‘No one’s monitoring the public for side effects’
SYDNEY — A community activist is asking the Cape Breton Regional Municipality to provide detailed information about the costs associated with adding fluoride to municipal water supplies.
Marlene Kane of Sydney appeared at last week’s stakeholder budget consultation session and asked council for not only the cost of the fluoridation chemical hydrofluorosilicic acid used at its four treatment plants, but also any other associated chemicals required for the fluoridation process, system maintenance and other processes.
“I wanted to know how much of our municipal budget was actually being spent to fluoridate the four communities — Sydney, New Waterford, Glace Bay and the northside — especially given that water fluoridation isn’t mandated by any level of government … it’s not a required expense or a necessary one for the CBRM,” Kane said.
Kane, a longtime critic of fluoridation, added she believes the cost of the hydrofluorosilicic acid itself is relatively small, with the majority of expenses being around its handling “because it’s extremely caustic and corrosive.”
Fluoridation is a decades-old practice of adding fluoride to the water supply as a medicating ingredient against tooth decay.
“It’s not added to treat the water, like chlorine is, it’s added to treat people and there are many reasons why the drinking water should never be used as a vehicle for any kind of medical or dental treatment,” Kane said.
The practice violates an individual’s right to refuse treatment, she said, and there is a lack of control over the dose that consumers receive and that there are also cautions about receiving too much fluoride.
“You can’t control who gets this treatment and no one’s monitoring the public for side effects,” Kane said.
Health care is not the responsibility of municipalities, she added.
Greg Penney, CBRM water operations manager, confirmed Tuesday that he has been asked by council to compile the information in response to the request filed by Kane, and he is currently in the process of doing so.
Last week, a published report suggested a decision by Calgary in 2011 to stop adding fluoride to its water supply had a negative impact on children’s dental health.
The report, published in the journal Community Dentistry and Oral Epidemiology, showed Calgary children have more than twice as many cavities as their counterparts in Edmonton, where fluoridation continues.

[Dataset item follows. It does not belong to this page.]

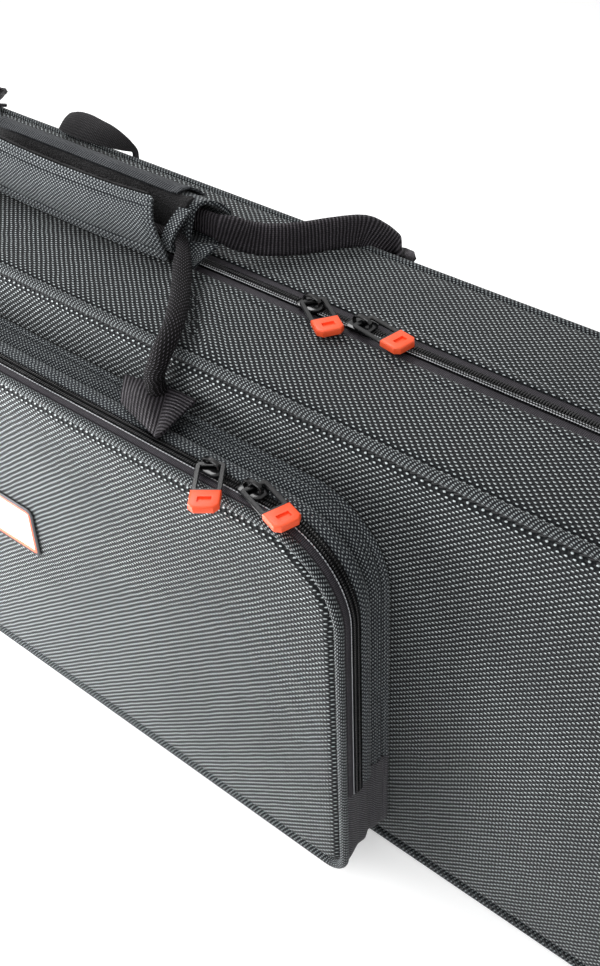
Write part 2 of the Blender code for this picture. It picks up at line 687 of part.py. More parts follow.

Researchers also found that Calgary children have more health issues with their baby teeth.
While there was a general increase in tooth decay in both cities between 2004 and 2005, and again between 2013 and 2014, the increase was greater in Calgary, according to the report.
Kane said she is currently awaiting a critique of that report, noting critics have raised concerns about data that may have been omitted from the study.

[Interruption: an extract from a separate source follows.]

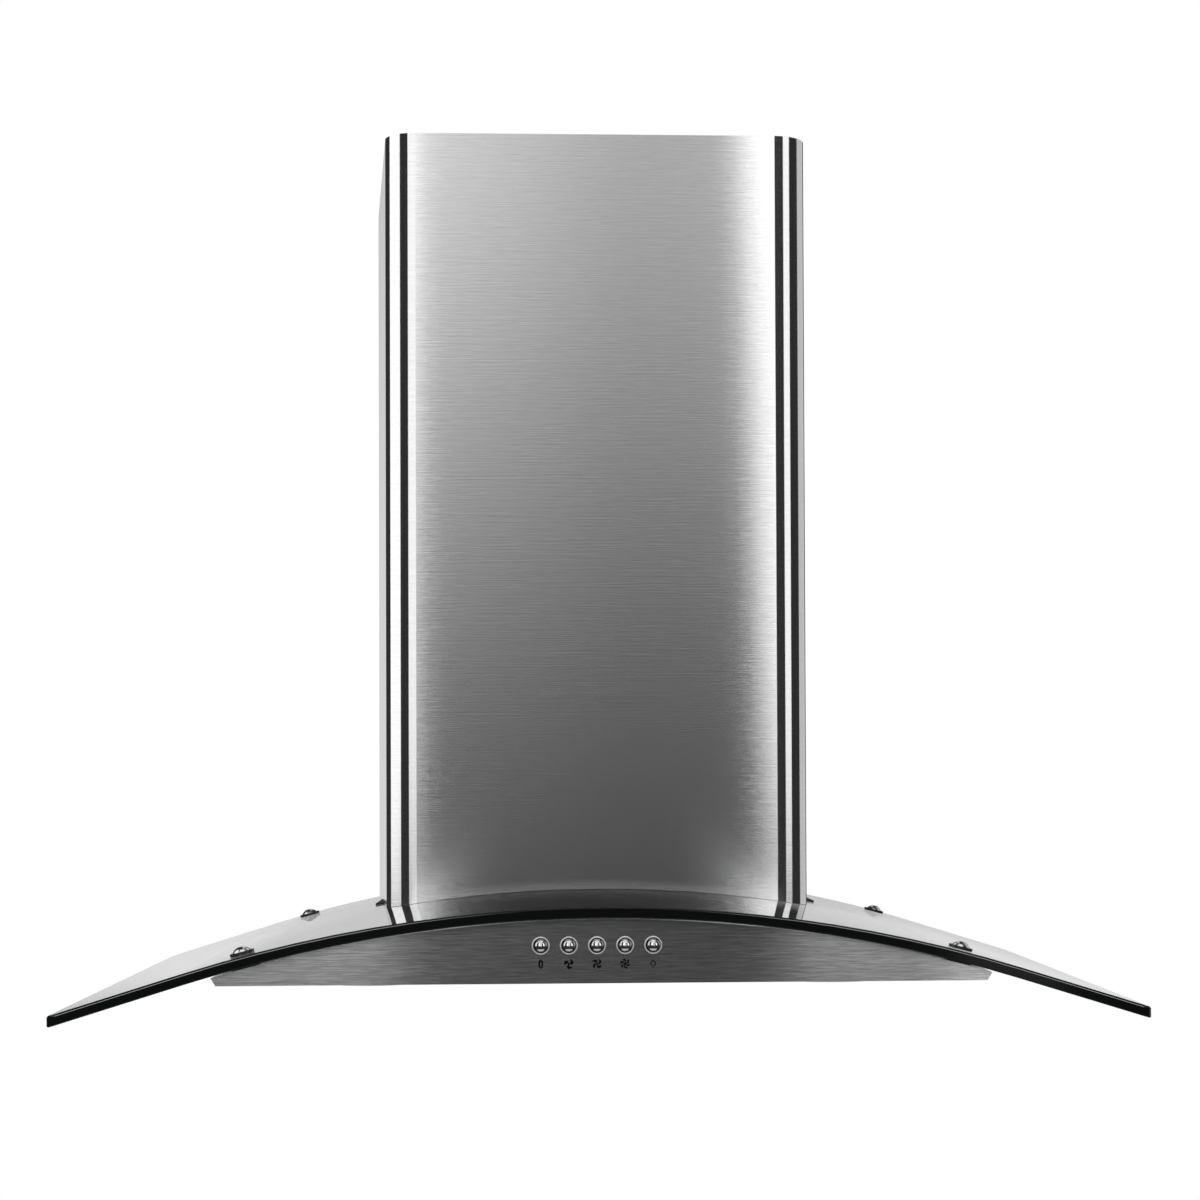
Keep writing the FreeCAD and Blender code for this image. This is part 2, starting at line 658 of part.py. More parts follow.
def switch_bracket():
    """Angle behind the panel that carries the switch block on the underside plate."""
    x0, x1 = switch_span()
    rear = PANEL_BACK_Y + SWITCH_STANDOFF + SWITCH_DEPTH
    bottom = BUTTON_Z - SWITCH_HEIGHT / 2
    shelf = box(x0, x1, rear - SWITCH_DEPTH, rear, bottom - BRACKET_SHEET, bottom)
    web_low = PLATE_TOP_Z + BRACKET_SHEET
    web = box(x0, x1, rear - BRACKET_SHEET, rear, web_low, bottom)
    foot = box(x0, x1, rear - BRACKET_SHEET, rear + BRACKET_FOOT, PLATE_TOP_Z, web_low)
    return shelf.fuse(web).fuse(foot)


def chimney_region(inset, rear_y, low_z, high_z):
    """Solid of the chimney's plan outline, moved in by an inset, from the front to rear_y."""
    radius = CHIMNEY_CORNER_RADIUS - inset
    centre_y = CHIMNEY_FRONT_Y + CHIMNEY_CORNER_RADIUS
    side_angle = CHIMNEY_SPLAY
    middle_angle = (math.pi / 2 + side_angle) / 2

    def corner(side, angle):
        x = CHIMNEY_FLAT_HALF_WIDTH + radius * math.cos(angle)
        return V(side * x, centre_y - radius * math.sin(angle), low_z)

    end = corner(1, side_angle)
    rear_x = end.x + (rear_y - end.y) * math.tan(side_angle)
    edges = [
        line(V(-rear_x, rear_y, low_z), corner(-1, side_angle)),
        Part.Arc(corner(-1, side_angle), corner(-1, middle_angle), corner(-1, math.pi / 2)).toShape(),
        line(corner(-1, math.pi / 2), corner(1, math.pi / 2)),
        Part.Arc(corner(1, math.pi / 2), corner(1, middle_angle), corner(1, side_angle)).toShape(),
        line(corner(1, side_angle), V(rear_x, rear_y, low_z)),
        line(V(rear_x, rear_y, low_z), V(-rear_x, rear_y, low_z)),
    ]
    return Part.Face(Part.Wire(edges)).extrude(V(0, 0, high_z - low_z))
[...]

“What we clearly saw was that in Calgary and in Edmonton, the rates of tooth decay increased, even though Edmonton remains fluoridated,” she said.
The practice of adding fluoride to public drinking water started in the mid-1940s and was seen as a method for improving dental health.
A number of Canadian communities, both large and small, have since decided to discontinue the practice.
In 2011, CBRM council voted 11-2 in favour of keeping fluoride in municipally treated water. Penney said, to his knowledge, that’s the only time the issue went to a vote by CBRM council.